Já o advogado Marcos Vinícius Rodrigues, também especialista em trânsito, reforça a crítica ao modo de fiscalização, destacando que não havia qualquer indício de irregularidade no deslocamento. “As pessoas estavam simplesmente circulando na via. Não havia ali nenhum evento, comemoração ou comportamento atípico. Uma autuação como essa requer abordagem individualizada, com identificação do condutor, o que não ocorreu”, explicou.
Segundo Rodrigues, a ausência desses requisitos pode garantir a nulidade das penas. “Houve negligência, já que nem todos que passavam por ali participavam do passeio”, afirmou.

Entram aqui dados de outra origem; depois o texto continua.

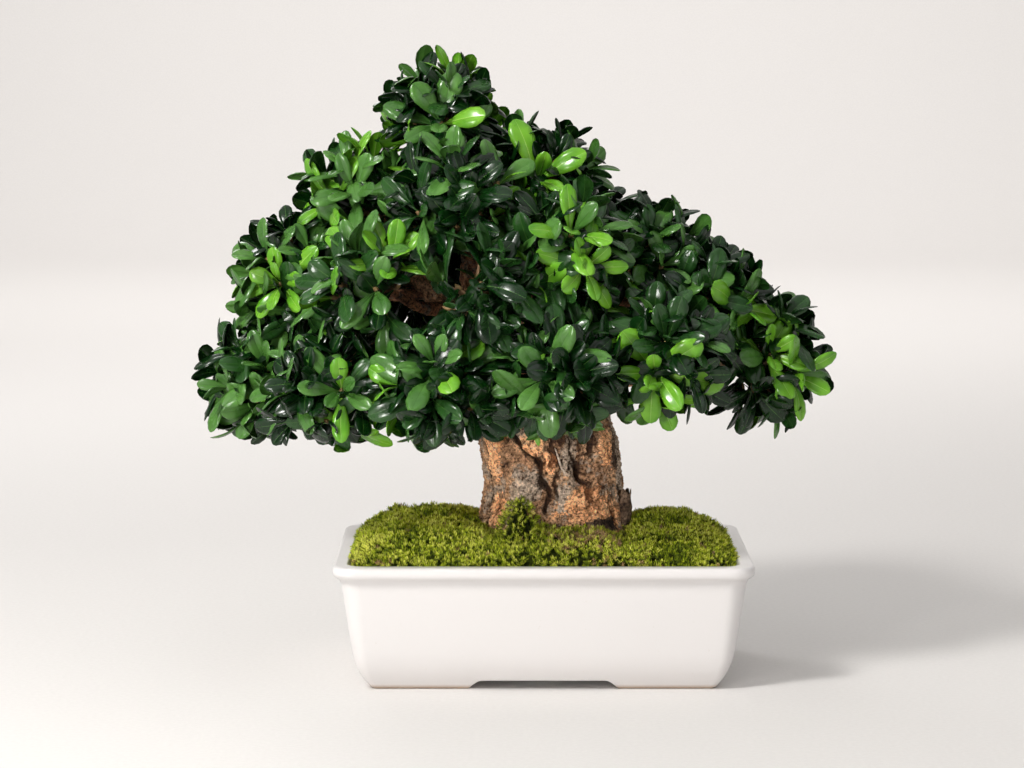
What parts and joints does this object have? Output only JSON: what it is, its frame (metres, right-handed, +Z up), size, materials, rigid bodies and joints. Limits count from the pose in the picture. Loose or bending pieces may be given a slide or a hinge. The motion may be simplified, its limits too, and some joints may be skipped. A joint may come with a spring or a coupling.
{
  "type": "japanese pittosporum bonsai",
  "caption": "Bonsai of Japanese pittosporum: squat gnarled trunk under a broad dense crown of leathery leaves, on moss in a white glazed rectangular pot.",
  "frame": {"origin": "centre of the whole plant's footprint box, on the surface that the pot stands on", "axes": "+X to the right of the pot's long front, +Y away from the front, through the plant's shortest extent, +Z up"},
  "size_m": [0.496, 0.3458, 0.481],
  "materials": {
    "glaze": "gloss",
    "soil": "matte",
    "moss": "matte",
    "bark": "matte",
    "foliage": "gloss"
  },
  "bodies": {
    "root": {"pot": "glaze", "soil": "soil", "moss_left": "moss", "moss_right": "moss", "moss_front": "moss", "moss_back": "moss", "trunk": "bark", "bough_far_left": "bark", "bough_far_right": "bark", "bough_apex": "bark", "bough_upper_left": "bark", "bough_right_upper": "bark", "bough_front_low": "bark", "bough_back_low": "bark", "bough_left_front_low": "bark", "bough_left_back_low": "bark", "bough_left_mid": "bark", "bough_front_left": "bark", "bough_back_left": "bark", "bough_front_upper": "bark", "bough_top_right": "bark", "bough_top_back": "bark", "bough_centre_right": "bark", "bough_back_right": "bark", "bough_front_centre": "bark", "bough_front_right_low": "bark", "bough_right_front_low": "bark", "bough_right_mid": "bark", "bough_right_back_low": "bark", "bough_back_right_low": "bark", "foliage_far_left": "foliage", "foliage_far_right": "foliage", "foliage_apex": "foliage", "foliage_upper_left": "foliage", "foliage_right_upper": "foliage", "foliage_front_low": "foliage", "foliage_back_low": "foliage", "foliage_left_front_low": "foliage", "foliage_left_back_low": "foliage", "foliage_left_mid": "foliage", "foliage_front_left": "foliage", "foliage_back_left": "foliage", "foliage_front_upper": "foliage", "foliage_top_right": "foliage", "foliage_top_back": "foliage", "foliage_centre_right": "foliage", "foliage_back_right": "foliage", "foliage_front_centre": "foliage", "foliage_front_right_low": "foliage", "foliage_right_front_low": "foliage", "foliage_right_mid": "foliage", "foliage_right_back_low": "foliage", "foliage_back_right_low": "foliage"}
  },
  "joints": []
}
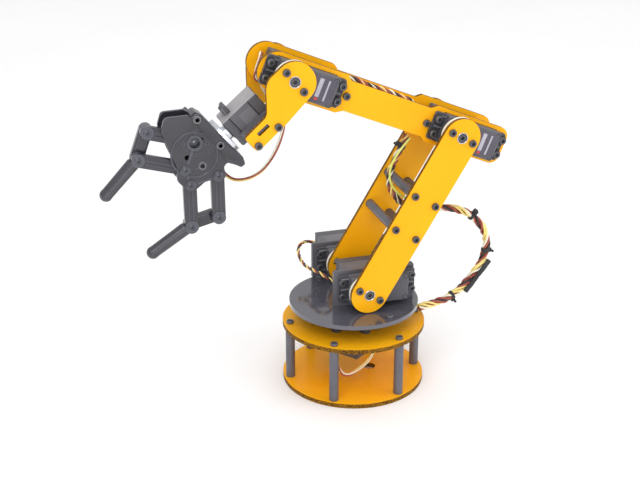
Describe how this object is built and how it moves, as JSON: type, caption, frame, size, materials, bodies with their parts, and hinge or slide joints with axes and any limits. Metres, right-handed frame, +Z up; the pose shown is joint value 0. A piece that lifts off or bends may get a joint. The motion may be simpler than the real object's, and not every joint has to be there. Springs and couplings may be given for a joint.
{
  "type": "desktop servo robot arm",
  "caption": "Small desktop robot arm: yellow plates on a turntable base, servo-driven joints and a parallel-jaw gripper.",
  "frame": {"origin": "centre of the base plate's underside, on the turntable's axis", "axes": "+X the way the arm reaches, +Y towards the side whose servos drive the arm, +Z up along the turntable's axis"},
  "size_m": [0.2711, 0.1167, 0.2373],
  "materials": {
    "yellow_panel": "glossy laser-cut acrylic sheet, amber cut edges",
    "grey_post": "dark grey anodised round post",
    "screw": "blackened steel cap screw",
    "black_disc": "glossy black sheet",
    "servo_black": "moulded black, slightly greyed faces",
    "servo_parts": "motor, gears and circuit board",
    "white_horn": "off-white moulded horn",
    "metal_horn": "machined light metal",
    "bracket": "black sheet bracket",
    "bolt": "steel pivot bolt",
    "grommet": "black rubber grommet",
    "gripper_black": "semi-gloss black moulded plastic",
    "gripper_pin": "dark steel pin",
    "wire": "bundle of black, red-brown and yellow wires",
    "pad": "low-friction glide pad"
  },
  "bodies": {
    "base": {"base_plate": "yellow_panel", "base_posts": "grey_post", "top_plate": "yellow_panel", "base_screws": "screw", "base_servo_case": "servo_black", "base_servo_drive": "servo_parts", "glide_pads": "pad", "base_servo_lead": "wire"},
    "turntable": {"turntable_disc": "black_disc", "base_horn": "white_horn", "near_shoulder_bracket": "bracket", "far_shoulder_bracket": "bracket", "turntable_screws": "screw", "near_shoulder_servo_case": "servo_black", "far_shoulder_servo_case": "servo_black", "shoulder_servo_drives": "servo_parts", "shoulder_servo_lead": "wire", "rear_harness": "wire"},
    "upper_arm": {"near_upper_arm_plate": "yellow_panel", "far_upper_arm_plate": "yellow_panel", "upper_arm_rods": "grey_post", "upper_arm_screws": "screw", "shoulder_horns": "white_horn", "elbow_horn": "white_horn", "elbow_pivot_bolt": "bolt", "arm_harness": "wire"},
    "forearm": {"near_forearm_plate": "yellow_panel", "far_forearm_plate": "yellow_panel", "forearm_posts": "grey_post", "forearm_screws": "screw", "elbow_servo_case": "servo_black", "wrist_servo_case": "servo_black", "forearm_servo_drives": "servo_parts", "forearm_grommets": "grommet", "pivot_spacers": "bolt", "forearm_harness": "wire"},
    "wrist": {"near_wrist_plate": "yellow_panel", "far_wrist_plate": "yellow_panel", "wrist_posts": "grey_post", "wrist_screws": "screw", "wrist_horn": "white_horn", "wrist_pivot_bolt": "bolt", "wrist_rotate_servo_case": "servo_black", "wrist_servo_cradle": "bracket", "wrist_rotate_lead": "wire"},
    "hand": {"wrist_rotate_horn": "metal_horn", "palm_block": "gripper_black", "palm_near_cover": "gripper_black", "palm_far_cover": "gripper_black", "gripper_servo_case": "servo_black", "palm_posts": "grey_post", "palm_screws": "screw", "palm_pins": "gripper_pin", "gripper_lead": "wire"},
    "upper_crank": {"upper_crank": "gripper_black"},
    "lower_crank": {"lower_crank": "gripper_black"},
    "upper_rocker": {"upper_rocker": "gripper_black"},
    "lower_rocker": {"lower_rocker": "gripper_black"},
    "upper_finger": {"upper_finger": "gripper_black"},
    "lower_finger": {"lower_finger": "gripper_black"}
  },
  "joints": [
    {"name": "base_yaw", "type": "hinge", "parent": "base", "child": "turntable", "pos_m": [0, 0, 0.0562], "axis": [0, 0, 1], "range_deg": [-90, 90]},
    {"name": "shoulder", "type": "hinge", "parent": "turntable", "child": "upper_arm", "pos_m": [-0.0022, 0, 0.0726], "axis": [0, -1, 0], "range_deg": [-40, 45], "deforming": ["rear_harness"]},
    {"name": "elbow", "type": "hinge", "parent": "upper_arm", "child": "forearm", "pos_m": [-0.06369, 0, 0.17641], "axis": [0, 1, 0], "range_deg": [-80, 25], "deforming": ["arm_harness"]},
    {"name": "wrist", "type": "hinge", "parent": "forearm", "child": "wrist", "pos_m": [0.04809, 0, 0.22182], "axis": [0, 1, 0], "range_deg": [-80, 28], "deforming": ["wrist_rotate_lead"]},
    {"name": "wrist_rotate", "type": "hinge", "parent": "wrist", "child": "hand", "pos_m": [0.04582, 0, 0.21915], "axis": [0.7604, 0, -0.6494], "range_deg": [-90, 90], "deforming": ["gripper_lead"]},
    {"name": "grip", "type": "hinge", "parent": "hand", "child": "upper_rocker", "pos_m": [0.10753, 0, 0.18298], "axis": [0, -1, 0], "range_deg": [-42, 12]},
    {"name": "upper_crank_swing", "type": "hinge", "parent": "hand", "child": "upper_crank", "pos_m": [0.11401, 0, 0.16565], "axis": [0, -1, 0], "range_deg": [-43, 13]},
    {"name": "lower_crank_swing", "type": "hinge", "parent": "hand", "child": "lower_crank", "pos_m": [0.11112, 0, 0.15549], "axis": [0, -1, 0], "range_deg": [-13, 43]},
    {"name": "lower_rocker_swing", "type": "hinge", "parent": "hand", "child": "lower_rocker", "pos_m": [0.09318, 0, 0.16003], "axis": [0, -1, 0], "range_deg": [-13, 43]},
    {"name": "upper_finger_swing", "type": "hinge", "parent": "upper_rocker", "child": "upper_finger", "pos_m": [0.13595, 0, 0.19086], "axis": [0, -1, 0], "range_deg": [-13, 43]},
    {"name": "lower_finger_swing", "type": "hinge", "parent": "lower_rocker", "child": "lower_finger", "pos_m": [0.09303, 0, 0.13053], "axis": [0, -1, 0], "range_deg": [-43, 13]}
  ],
  "couplings": [
    {"joint": "upper_crank_swing", "follows": "grip", "ratio": 1},
    {"joint": "lower_crank_swing", "follows": "grip", "ratio": -1},
    {"joint": "lower_rocker_swing", "follows": "grip", "ratio": -1},
    {"joint": "upper_finger_swing", "follows": "grip", "ratio": -1},
    {"joint": "lower_finger_swing", "follows": "grip", "ratio": 1}
  ]
}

De acordo com o advogado, o caminho a ser seguido deve ser, primeiro, apresentar um recurso administrativo. “Caso o resultado não seja satisfatório, ai sim cabe ingressar com o pedido em vias judiciais”.
Dentro das regras
De acordo com Monrara Ribeiro, uma das administradoras do moto grupo autuado, neste momento os motociclistas estão ingressando com os recursos administrativos individuais, mas estudam uma ação coletiva para contestar as penalidades.

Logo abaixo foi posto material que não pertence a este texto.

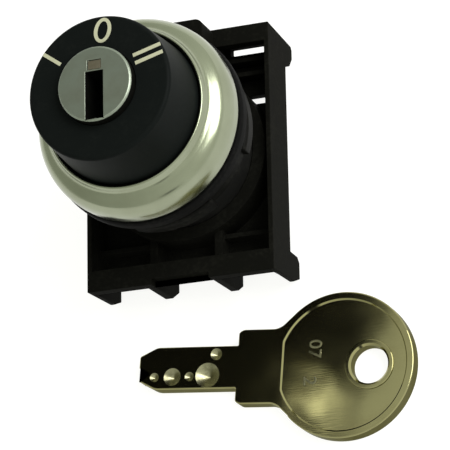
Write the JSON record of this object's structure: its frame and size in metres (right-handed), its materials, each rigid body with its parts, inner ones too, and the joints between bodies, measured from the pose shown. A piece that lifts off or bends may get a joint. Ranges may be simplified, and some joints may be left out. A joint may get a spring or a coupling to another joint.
{
  "type": "selector key switch",
  "caption": "Panel-mounted rotary key switch: round black collar with a grey lock plug, chrome bezel, ring nut, rear mounting adapter, and its loose flat dimple key.",
  "frame": {"origin": "centre of the panel seat, on the switch's axis, at the rear face of the gasket", "axes": "+Z along the switch's axis out of the panel towards the hand, +Y up the panel, +X to the right as the hand faces it"},
  "size_m": [0.0457, 0.0597, 0.0411],
  "materials": {
    "bezel_chrome": "polished",
    "collar_plastic": "satin black moulding",
    "mark_ink": "printed cream ink",
    "body_plastic": "black moulding",
    "gasket_rubber": "matt",
    "lock_zinc": "die-cast, turned",
    "plug_satin": "satin nickel",
    "pin_brass": "turned",
    "spring_steel": "drawn wire",
    "works_acetal": "white moulding",
    "cover_plastic": "grey-black moulding",
    "ring_plastic": "black moulding",
    "adapter_plastic": "black moulding",
    "key_nickel": "nickel plate over brass"
  },
  "bodies": {
    "operator": {"operator_body": "body_plastic", "bezel_ring": "bezel_chrome", "knob_collar": "collar_plastic", "legend_marks": "mark_ink", "panel_gasket": "gasket_rubber", "lock_barrel": "lock_zinc", "barrel_sleeve": "pin_brass", "driver_pins": "pin_brass", "driver_springs": "spring_steel", "shaft_seal": "gasket_rubber", "rear_cover": "cover_plastic", "adapter_frame": "adapter_plastic", "plunger_spring_left": "spring_steel", "plunger_spring_right": "spring_steel", "latch_spring": "spring_steel"},
    "lock_rotor": {"lock_plug": "plug_satin", "key_pins": "pin_brass", "plug_clip": "spring_steel", "drive_shaft": "works_acetal", "switching_cam": "works_acetal", "detent_ball": "spring_steel", "detent_spring": "spring_steel"},
    "left_plunger": {"plunger_left": "works_acetal"},
    "right_plunger": {"plunger_right": "works_acetal"},
    "washer": {"thrust_washer": "ring_plastic"},
    "ring_nut": {"lock_ring": "ring_plastic"},
    "latch": {"adapter_latch": "adapter_plastic"},
    "loose_key": {"key": "key_nickel"}
  },
  "joints": [
    {"name": "plug_turn", "type": "hinge", "parent": "operator", "child": "lock_rotor", "pos_m": [0, 0, 0], "axis": [0, 0, 1], "range_deg": [-60, 60]},
    {"name": "left_plunger_slide", "type": "slide", "parent": "operator", "child": "left_plunger", "axis": [0, 0, 1], "range_m": [-0.002, 0.002], "deforming": ["plunger_spring_left"]},
    {"name": "right_plunger_slide", "type": "slide", "parent": "operator", "child": "right_plunger", "axis": [0, 0, 1], "range_m": [-0.002, 0.002], "deforming": ["plunger_spring_right"]},
    {"name": "washer_slide", "type": "slide", "parent": "operator", "child": "washer", "axis": [0, 0, -1], "range_m": [0, 0.004]},
    {"name": "ring_nut_turn", "type": "hinge", "parent": "washer", "child": "ring_nut", "pos_m": [0, 0, 0], "axis": [0, 0, -1], "range_deg": [0, 960]},
    {"name": "latch_slide", "type": "slide", "parent": "operator", "child": "latch", "axis": [0, 1, 0], "range_m": [0, 0.0011], "stiffness_N_per_m": 400, "springref_m": -0.001, "deforming": ["latch_spring"]},
    {"name": "key_lift", "type": "slide", "parent": "operator", "child": "loose_key", "axis": [0, 0, 1], "range_m": [0, 0.03]}
  ],
  "couplings": [
    {"joint": "right_plunger_slide", "follows": "plug_turn", "m_per_rad": 0.0019099},
    {"joint": "left_plunger_slide", "follows": "plug_turn", "m_per_rad": -0.0019099},
    {"joint": "washer_slide", "follows": "ring_nut_turn", "m_per_rad": 0.00023873}
  ]
}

“Muitos receberam duas multas no mesmo horário e local, o que mostra falhas claras no processo. Nenhum condutor foi informado das autuações no momento da abordagem. Os agentes apenas fotografaram as placas. Disseram que era uma abordagem de rotina, mas depois vimos que não era”, relatou.
Ela também reforçou que o passeio foi pacífico e respeitou todas as normas de trânsito. “Todos pagaram pedágios, passaram pelos postos da PRF de Goiânia normalmente e respeitaram os limites de velocidade. Não vamos aceitar essa injustiça”, afirmou.